[Wanna, Jamie XX]
What of freedom?
According to this Existentialism primer, “Freedom, in the eyes of the Existentialists, is what truly makes us human. However, with it comes an intense weight of responsibility. Both freedom and responsibility are inescapable facts of life. We often wish to turn our backs on this truth, to deny our freedom.” From this article I learned about the Sapir-Worph hypothesis (the language that you use determines how you conceive reality). Habits of recent time, as I write this, come very much to the forefront.
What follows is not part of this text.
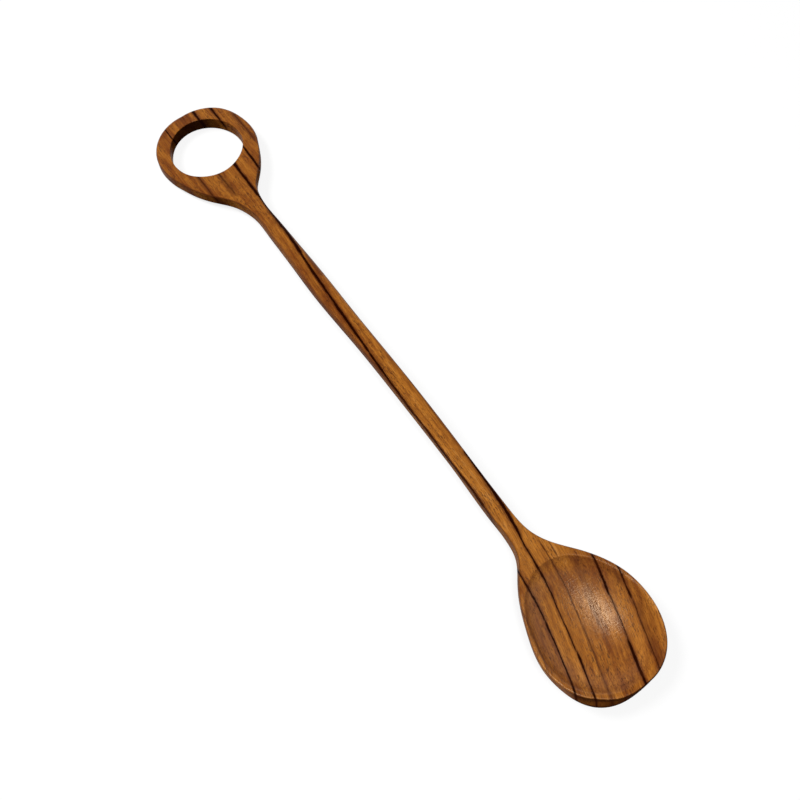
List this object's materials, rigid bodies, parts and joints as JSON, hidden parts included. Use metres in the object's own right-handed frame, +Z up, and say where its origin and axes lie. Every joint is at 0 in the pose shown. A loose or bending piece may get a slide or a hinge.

Each morning, I would take a walk around Avenida Amsterdam (of course, massive serendipity there considering my love of Amsterdam the city) which surrounds Parque México– coffee in hand from Qūentin Café– spending an hour walking in a circle getting lost in the details of the doors (and garages). I developed a bit of an obsession from this point onward regarding the portals of Mexico City- realizing so little of how much this trip would turbo boost a series of changes already stirring, as if many doors opening and closing in parallel and sequence. I write of opening and closings but these are all one in the same portals. The truth is ours and always has been- even when we try to escape it we must accept the responsibility (and consequence) of our decisions. That may sound a bit dire, but it is in fact liberating and enlightening.
We are what we decide.
The principle is a simple one. Instead of asking what return a given activity will produce, the question is what it costs in terms of pure life:
“The cost of a thing is the amount of what I will call life which is required to be exchanged for it, immediately or in the long run.“
~ Thoreau’s new economics, from The Philosophy of Walking, by Frédéric Gros
(p.s. on this trip, I also achieved a goal to go to a MUTEK event – I discovered MUTEK through the music over a decade ago and the music indeed was killer- Kat Davids being the treasure.)